- TASK TO CARRY OUT
Quote verbatim everything from the line containing "const group = new THREE.Group();" down to the line containing "cad_parts[node].hide_render = cad_parts[node].hide_viewport", with both of those lines included and no others.

- DATA PROVIDED

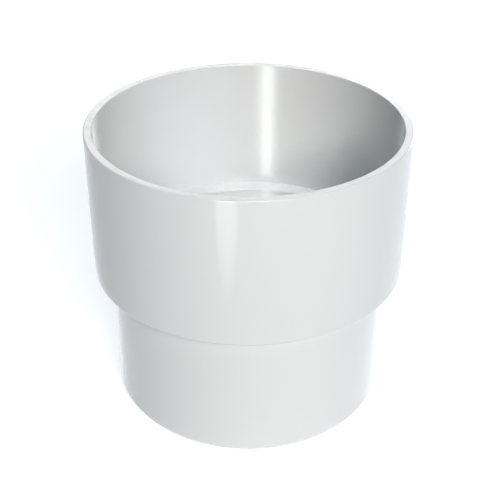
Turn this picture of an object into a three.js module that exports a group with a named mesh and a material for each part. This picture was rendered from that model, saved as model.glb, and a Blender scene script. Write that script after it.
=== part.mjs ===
// Concentric pipe reducer: a socket that a 110 mm pipe is cemented into, over a straight spigot that
// enters the bore of such a pipe. It is one plastic moulding, made here as its three regions: the
// socket's wall, the stop shoulder that steps the wall inwards, and the spigot's wall.
// Millimetres, +Z up, with the end of the spigot at Z = 0 and the pipe axis on the Z axis.

import * as THREE from 'three';
import { mergeVertices } from 'three/addons/utils/BufferGeometryUtils.js';

// The pipe: its outside goes into the socket, and its bore takes the spigot
const pipeDiameter = 110;
const pipeWall = 3.2;

// The socket
const mouthPlay = 0.2; // radial room around the pipe at the socket's mouth
const rootGrip = 0.1; // how much less the socket's radius is than the pipe's, at its bottom
const insertionDepth = 52.5; // from the rim down to the stop
const socketWall = 3; // at the rim, where it is thinnest

// The step between the two ends
const shoulderThickness = 2.7;
const heelRadius = 0.8; // outer edge under the socket
const boreLipRadius = 1; // inner edge of the stop

// The spigot
const spigotPlay = 0.2; // radial room between the spigot and the pipe's bore
const spigotWall = 3.2;
const spigotLength = 52.9; // below the shoulder
const spigotRootFillet = 0.5; // where the spigot's outside meets the shoulder's underside
const leadInDepth = 1.1; // taper that guides the spigot's end into the next bore
const leadInLength = 2;

// Broken edges left by the mould
const rimOuterEdge = 0.5;
const rimInnerEdge = 0.35;
const spigotBoreEdge = 0.4;

// Fineness of the round forms
const ringSegments = 96;
const arcSteps = 2;
const weldDistance = 0.001;

// Radii and heights that follow from the sizes above
const mouthRadius = pipeDiameter / 2 + mouthPlay;
const rootRadius = pipeDiameter / 2 - rootGrip;
const socketOuterRadius = mouthRadius + socketWall;
const spigotOuterRadius = pipeDiameter / 2 - pipeWall - spigotPlay;
const boreRadius = spigotOuterRadius - spigotWall;
const shoulderUnderside = spigotLength;
const stopHeight = shoulderUnderside + shoulderThickness;
const rimHeight = stopHeight + insertionDepth;

const whitePlastic = new THREE.MeshStandardMaterial({
  color: new THREE.Color().setRGB(0.8, 0.81, 0.81),
  roughness: 0.2,
  metalness: 0,
});

// Directions on an outline, as angles
const outwards = 0;
const up = Math.PI / 2;
const inwards = Math.PI;
const down = -Math.PI / 2;

// Closes an outline, drawn as radius and height, and turns it once round the pipe axis.
function revolve(outline) {
  outline.closePath();
  const geometry = new THREE.LatheGeometry(outline.getPoints(arcSteps), ringSegments);
  geometry.deleteAttribute('normal');
  geometry.deleteAttribute('uv');
  geometry.rotateX(Math.PI / 2);
  const welded = mergeVertices(geometry, weldDistance);
  welded.computeVertexNormals();
  return welded;
}

// Wall round the pipe, from the stop up to the rim. Its inside narrows towards the stop.
function pipeSocket() {
  const outline = new THREE.Path();
  outline.moveTo(rootRadius, stopHeight);
  outline.lineTo(socketOuterRadius, stopHeight);
  outline.absarc(
    socketOuterRadius - rimOuterEdge, rimHeight - rimOuterEdge, rimOuterEdge, outwards, up);
  outline.absarc(mouthRadius + rimInnerEdge, rimHeight - rimInnerEdge, rimInnerEdge, up, inwards);
  return new THREE.Mesh(revolve(outline), whitePlastic);
}

// Flat ring that the pipe's end butts against. It joins the socket's wall to the spigot's, and has an
// edge where each of them meets it, so that its open faces are faces of their own.
function stopShoulder() {
  const outline = new THREE.Path();
  outline.moveTo(boreRadius, shoulderUnderside);
  outline.lineTo(spigotOuterRadius + spigotRootFillet, shoulderUnderside);
  outline.lineTo(socketOuterRadius - heelRadius, shoulderUnderside);
  outline.absarc(
    socketOuterRadius - heelRadius, shoulderUnderside + heelRadius, heelRadius, down, outwards);
  outline.lineTo(socketOuterRadius, stopHeight);
  outline.lineTo(rootRadius, stopHeight);
  outline.absarc(boreRadius + boreLipRadius, stopHeight - boreLipRadius, boreLipRadius, up, inwards);
  return new THREE.Mesh(revolve(outline), whitePlastic);
}

// Straight wall of the spigot, with a lead-in taper at its end and a small fillet at its root.
function spigot() {
  const outline = new THREE.Path();
  outline.moveTo(spigotOuterRadius - leadInDepth, 0);
  outline.lineTo(spigotOuterRadius, leadInLength);
  outline.absarc(
    spigotOuterRadius + spigotRootFillet, shoulderUnderside - spigotRootFillet, spigotRootFillet,
    inwards, up, true);
  outline.lineTo(boreRadius, shoulderUnderside);
  outline.absarc(
    boreRadius + spigotBoreEdge, spigotBoreEdge, spigotBoreEdge, inwards, inwards + up);
  return new THREE.Mesh(revolve(outline), whitePlastic);
}

const group = new THREE.Group();
const regions = { pipe_socket: pipeSocket(), stop_shoulder: stopShoulder(), spigot: spigot() };
for (const [name, mesh] of Object.entries(regions)) {
  mesh.name = name;
  group.add(mesh);
}

export default group;
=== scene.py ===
import math

import bmesh
import bpy
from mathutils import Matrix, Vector


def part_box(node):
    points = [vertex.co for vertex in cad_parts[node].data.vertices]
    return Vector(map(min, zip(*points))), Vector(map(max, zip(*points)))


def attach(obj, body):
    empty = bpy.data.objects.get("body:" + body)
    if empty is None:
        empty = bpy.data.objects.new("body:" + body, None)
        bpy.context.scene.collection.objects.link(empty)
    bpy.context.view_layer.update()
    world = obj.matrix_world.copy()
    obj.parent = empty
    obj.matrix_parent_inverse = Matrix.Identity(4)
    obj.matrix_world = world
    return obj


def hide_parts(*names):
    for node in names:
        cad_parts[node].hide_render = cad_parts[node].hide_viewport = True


# The fitting stands on its spigot at the origin, with the pipe axis upright. Everything is in metres.
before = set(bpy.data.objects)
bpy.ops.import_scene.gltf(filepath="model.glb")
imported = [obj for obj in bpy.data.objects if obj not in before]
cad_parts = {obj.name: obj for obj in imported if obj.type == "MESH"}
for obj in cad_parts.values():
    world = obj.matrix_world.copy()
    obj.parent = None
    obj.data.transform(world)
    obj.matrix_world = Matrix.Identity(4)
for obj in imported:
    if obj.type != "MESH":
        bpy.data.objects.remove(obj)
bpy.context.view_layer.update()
mm = 0.001
print("frame loaded:", sorted(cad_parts))


# Camera

camera = {
    "distance": 324.0 * mm,  # from the pipe axis, level
    "height": 253.9 * mm,
    "tilt": 31.56,  # degrees down
    "turn": 0.098,  # degrees to the right
    "lens": 71.65,
    "clipStart": 10 * mm,
}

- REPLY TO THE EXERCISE
const group = new THREE.Group();
const regions = { pipe_socket: pipeSocket(), stop_shoulder: stopShoulder(), spigot: spigot() };
for (const [name, mesh] of Object.entries(regions)) {
  mesh.name = name;
  group.add(mesh);
}

export default group;
=== scene.py ===
import math

import bmesh
import bpy
from mathutils import Matrix, Vector


def part_box(node):
    points = [vertex.co for vertex in cad_parts[node].data.vertices]
    return Vector(map(min, zip(*points))), Vector(map(max, zip(*points)))


def attach(obj, body):
    empty = bpy.data.objects.get("body:" + body)
    if empty is None:
        empty = bpy.data.objects.new("body:" + body, None)
        bpy.context.scene.collection.objects.link(empty)
    bpy.context.view_layer.update()
    world = obj.matrix_world.copy()
    obj.parent = empty
    obj.matrix_parent_inverse = Matrix.Identity(4)
    obj.matrix_world = world
    return obj


def hide_parts(*names):
    for node in names:
        cad_parts[node].hide_render = cad_parts[node].hide_viewport = True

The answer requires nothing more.